Shapeshifter mythology isn’t a new one to me, but the queasy thought of having a menagerie of animals (when I’d previously been selective of the type of shifter romances I’ve been reading) squawking around was probably the sole reason held me back from going into Paige Tyler’s X-ops series. But I’m glad I dived in nonetheless—even if this is to be considered my personal, baby step into expanding my idea of a shifter universe.
That said, the first book of a series can be a hard one to rate: there’s the introduction of a multitude of characters (all of whom you know will get a story of their own), a backstory, context and world-building, all of which, if not handled properly, can probably cause the book to go down quite spectacularly even before it has even begun. ‘Her Perfect Mate’ is a ‘soft’ introduction so to speak, with a feline shapeshifter paired with a military alpha hero who thankfully doesn’t mansplain or behave in a way that makes you want to swing a block of concrete in his face. By and large, I did buy into Landon’s and Ivy’s romance, though I think I’m probably looking forward to the other pairings that have already been hinted at here.

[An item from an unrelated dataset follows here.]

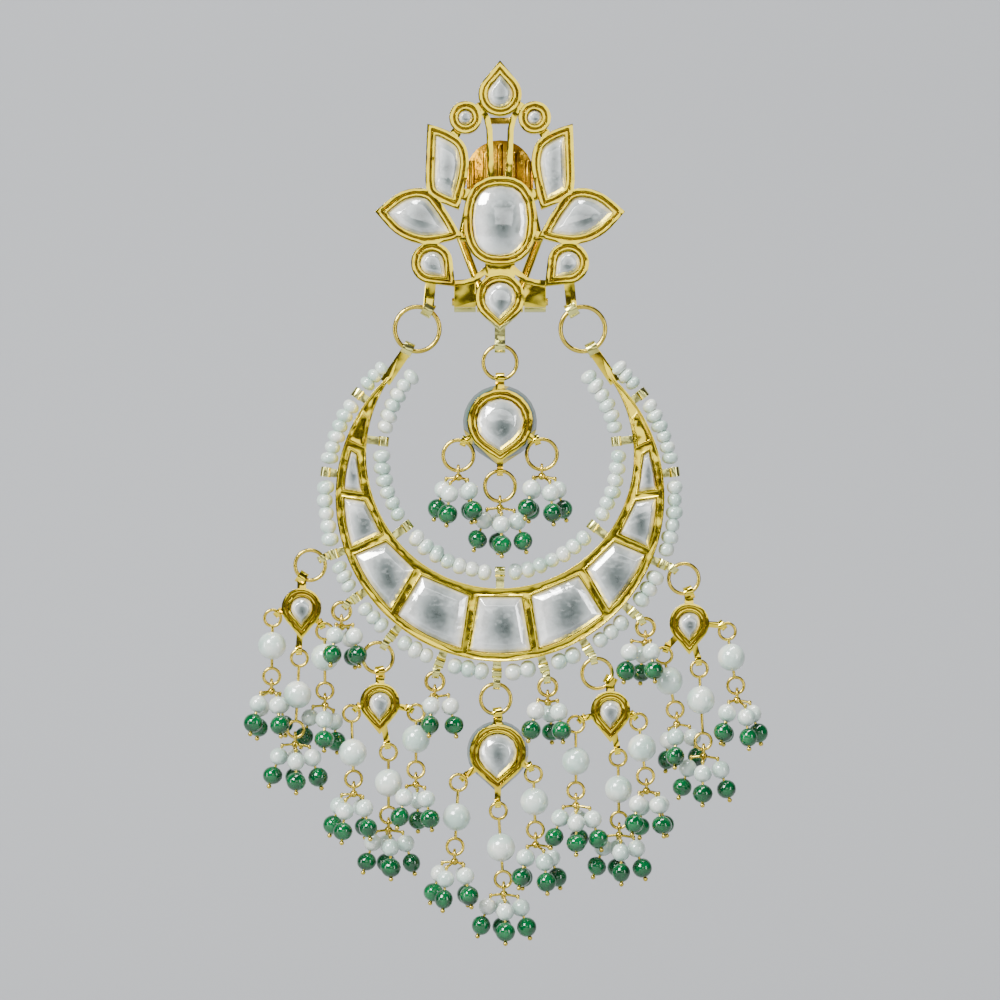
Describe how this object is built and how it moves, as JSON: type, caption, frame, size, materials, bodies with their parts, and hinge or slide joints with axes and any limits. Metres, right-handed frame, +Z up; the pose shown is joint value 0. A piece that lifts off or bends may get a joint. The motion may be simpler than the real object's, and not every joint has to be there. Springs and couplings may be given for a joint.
{
  "type": "chandbali earring",
  "caption": "Gold chandbali drop earring: clip-on flower, hanging crescent set with flat-cut stones, inner pendant and a fringe of drops, pearls and green beads.",
  "frame": {"origin": "where the earring is held: the middle of the gap that takes the ear lobe, on the flower's middle plane", "axes": "+Z up, +X to the right as the earring is seen, the set stones face -Y and the clip is on the +Y side"},
  "size_m": [0.0594, 0.0115, 0.0999],
  "materials": {
    "yellow_gold": "polished, high-karat yellow gold",
    "pale_gold": "soft greenish gold wire",
    "polki_stone": "flat-cut uncut diamond over silver foil",
    "pearl": "satin nacre",
    "emerald_glass": "glossy, deep green"
  },
  "bodies": {
    "ear_top": {"flower_frame": "yellow_gold", "flower_stone_oval": "polki_stone", "flower_stone_finial": "polki_stone", "flower_stone_base": "polki_stone", "flower_stone_dot_left": "polki_stone", "flower_stone_dot_right": "polki_stone", "flower_stone_petal_left": "polki_stone", "flower_stone_petal_right": "polki_stone", "flower_stone_leaf_left": "polki_stone", "flower_stone_leaf_right": "polki_stone", "flower_stone_bud_left": "polki_stone", "flower_stone_bud_right": "polki_stone", "clip_pin": "yellow_gold"},
    "clip": {"clip_lever": "yellow_gold"},
    "crescent": {"hanging_ring_left": "pale_gold", "hanging_ring_right": "pale_gold", "crescent_frame": "yellow_gold", "crescent_stone_1": "polki_stone", "crescent_stone_2": "polki_stone", "crescent_stone_3": "polki_stone", "crescent_stone_4": "polki_stone", "crescent_stone_5": "polki_stone", "crescent_stone_6": "polki_stone", "crescent_stone_7": "polki_stone", "crescent_stone_8": "polki_stone", "crescent_stone_9": "polki_stone", "inner_strand": "pearl", "outer_strand": "pearl", "fringe_rings": "pale_gold", "drop_frame_1": "yellow_gold", "drop_frame_2": "yellow_gold", "drop_frame_3": "yellow_gold", "drop_frame_4": "yellow_gold", "drop_stone_1": "polki_stone", "drop_stone_2": "polki_stone", "drop_stone_3": "polki_stone", "drop_stone_4": "polki_stone", "fringe_eye_pins": "pale_gold", "fringe_large_pearls": "pearl", "fringe_pins_left": "pale_gold", "fringe_pearls_left": "pearl", "fringe_emeralds_left": "emerald_glass", "fringe_pins_right": "pale_gold", "fringe_pearls_right": "pearl", "fringe_emeralds_right": "emerald_glass"},
    "pendant": {"pendant_ring": "pale_gold", "pendant_frame": "yellow_gold", "pendant_stone": "polki_stone", "pendant_small_rings": "pale_gold", "pendant_pins": "pale_gold", "pendant_pearls": "pearl", "pendant_emeralds": "emerald_glass"},
    "centre_drop": {"centre_ring": "pale_gold", "centre_frame": "yellow_gold", "centre_stone": "polki_stone", "centre_eye_pins": "pale_gold", "centre_large_pearls": "pearl", "centre_pins": "pale_gold", "centre_pearls": "pearl", "centre_emeralds": "emerald_glass"}
  },
  "joints": [
    {"name": "clip_hinge", "type": "hinge", "parent": "ear_top", "child": "clip", "pos_m": [0, 0.0029, -0.0132], "axis": [-1, 0, 0], "range_deg": [0, 60]},
    {"name": "crescent_swing", "type": "hinge", "parent": "ear_top", "child": "crescent", "pos_m": [0, 0, -0.0142], "axis": [1, 0, 0], "range_deg": [-20, 20]},
    {"name": "pendant_swing", "type": "hinge", "parent": "ear_top", "child": "pendant", "pos_m": [0, 0, -0.01825], "axis": [1, 0, 0], "range_deg": [-20, 20]},
    {"name": "centre_drop_swing", "type": "hinge", "parent": "crescent", "child": "centre_drop", "pos_m": [-0.00037, 0, -0.05648], "axis": [1, 0, 0], "range_deg": [-15, 15]}
  ]
}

As with romantic suspense however, villainy and heroism tend to be juxtaposed as extremes—bad is bad, good is good—with no in-betweens. Here, it does get laughable at times, where the cliché is stretched so far that I started to wonder if the bad guys should start wearing faux moustaches and announce their arrivals with evil-sounding snickers. Tyler however, does inject some bits with her trademark, understated humour and that went a long way in making the story a lot more enjoyable.
That said, the good part of getting into a series so late is that there isn’t a wait between books and yes, I’m already diving into the next one.